The costs associated with holding more capital could mean some firms are less profitable (or not at all). Some could exit the market, or may need to consolidate and merge with other, similar or larger firms. This process may reduce the choice available to consumers, as well as increase the costs associated with accessing advice in the first place. If a period of consolidation does follow these changes, in some cases, consumers could experience disruption in how (and from whom) they obtain their financial advice. The possible drawbacks are obvious since, in many cases, consumers will have built up long-standing personal relationships with advisors. 


For firms, non-compliance with the rules could mean hefty fines, reputational damage, personal liability of company directors and even possible closure. 

In the longer term, the FCA has already made clear that these changes should be regarded as the first steps on a journey, where PIFs may be heading for a more challenging regulatory regime, aligned to the approach adopted by larger and more complex firms, following the introduction of the IFPR rules in 2022. 

The introduction of those new rules governing capital and liquidity in 2022 fundamentally changed the regulatory landscape for more complex investment firms. PIFs currently rely on an exemption (Article 3 MIFID exemption) which means they don’t apply the same regime. 


However, one perhaps unintended consequence of changes in 2022 was that some, simpler firms (previously known as ‘CAD exempt’ or ‘arranger / adviser’ firms) became subject to the more comprehensive Investment Firms Prudential Regime (IFPR) rules, while PIFs remain exempt. This means that a firm which used to be a CAD exempt will probably now have a permanent minimum capital requirement of £75,000 (once the transition period ends in 2027). In practice, a PIF carrying out broadly similar activities may currently have a much lower capital requirement. 

The FCA is clearly attempting to strike a balance between how much capital firms should hold and the risks of the harm they pose. After analysing regulatory data submitted by PIFs, the regulator concluded that an increase in capital requirements to £55,000 would only require half the sector to raise any additional capital. 

The capital framework for MIFIDPRU firms includes scope to consider the range and volume of activities undertaken by those firms. For example, the assets managed, the client money looked after, the number of trades placed, and the trading position risk assumed, all affect a firms capital requirement. 


The advantage of activity-based capital requirements is that, theoretically, the level of capital requirements take into account each firm’s activities.The FCA appears reluctant to apply the same approach for PIFs. The result is that, to limit the risk, certain markets may be left underserved in the event PIFs may limit the number or range of products they offer. 

It’s clear that regulatory attention on the PIF market is increasing.
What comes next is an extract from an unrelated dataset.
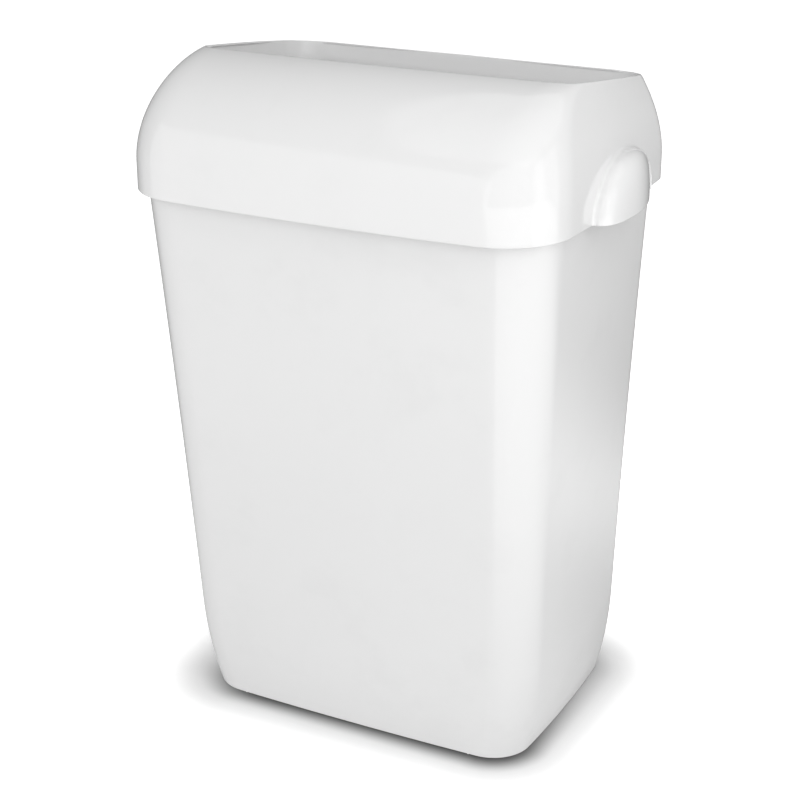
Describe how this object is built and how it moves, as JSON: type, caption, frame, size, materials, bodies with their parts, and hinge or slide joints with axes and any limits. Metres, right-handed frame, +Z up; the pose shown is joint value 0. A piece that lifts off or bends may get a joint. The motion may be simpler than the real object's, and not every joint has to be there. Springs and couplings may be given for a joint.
{
  "type": "washroom waste bin",
  "caption": "Tapered open-topped waste bin with a domed lift-off hood, two finger pulls and a wire bag ring held in clips inside the rim.",
  "frame": {"origin": "on the floor, under the middle of the overall box", "axes": "+Z up; -Y is the bowed front; +Y is the flat back that stands against a wall; +X is to the right seen from the front"},
  "size_m": [0.4386, 0.2851, 0.6],
  "materials": {
    "tub_plastic": "glossy white",
    "hood_plastic": "glossy white",
    "ring_steel": "drawn and plated wire",
    "clip_plastic": "satin pale grey",
    "foot_rubber": "matt dark grey"
  },
  "bodies": {
    "tub": {"tub": "tub_plastic", "ring_clip_front_left": "clip_plastic", "ring_clip_front_right": "clip_plastic", "ring_clip_rear_left": "clip_plastic", "ring_clip_rear_right": "clip_plastic", "foot_front_left": "foot_rubber", "foot_front_right": "foot_rubber", "foot_rear_left": "foot_rubber", "foot_rear_right": "foot_rubber"},
    "bag_ring": {"bag_ring": "ring_steel"},
    "hood": {"hood": "hood_plastic"}
  },
  "joints": [
    {"name": "bag_ring_lift", "type": "slide", "parent": "tub", "child": "bag_ring", "axis": [0, 0, 1], "range_m": [0, 0.15]},
    {"name": "hood_lift", "type": "slide", "parent": "bag_ring", "child": "hood", "axis": [0, 0, 1], "range_m": [0, 0.25]}
  ]
}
RSM recently facilitated a roundtable session with a range of firms to discuss the proposed changes and the potential impact on the industry. From feedback provided by firms, it’s apparent that increased capital requirements, liquidity requirements, wind down planning, and regulatory risk assessments can all be expected to drive up costs for PIFs. However, the industry has a very close eye on the regulator’s approach to implementing the new rules in a reasonable and proportionate manner, ensuring only those that fail to treat customers fairly are the ones to pay the price. 

The Personal Investment Management and Financial Advice Association (‘PIMFA’), as the industry body which represents wealth and investment management firms, has raised a number of concerns surrounding the proposals, which focus on difficulties in assessing prospective liabilities, possible effects on the Professional Indemnity Insurance (‘PII’) market and the FCA’s supervisory approach. However, given the direction of travel, it may be unlikely that there will be much movement from the FCA when it finalises its rules in the second half of 2024. 


RSM UK recommends firms should revisit their approach to monitoring complaints ahead of the FCA’s finalisation, ensuring they have a robust system of recording, assessing and monitoring those which could result in redress liabilities. If weaknesses are identified, a plan for remediation should be designed to ensure compliance before the planned implementation date in H1 2025.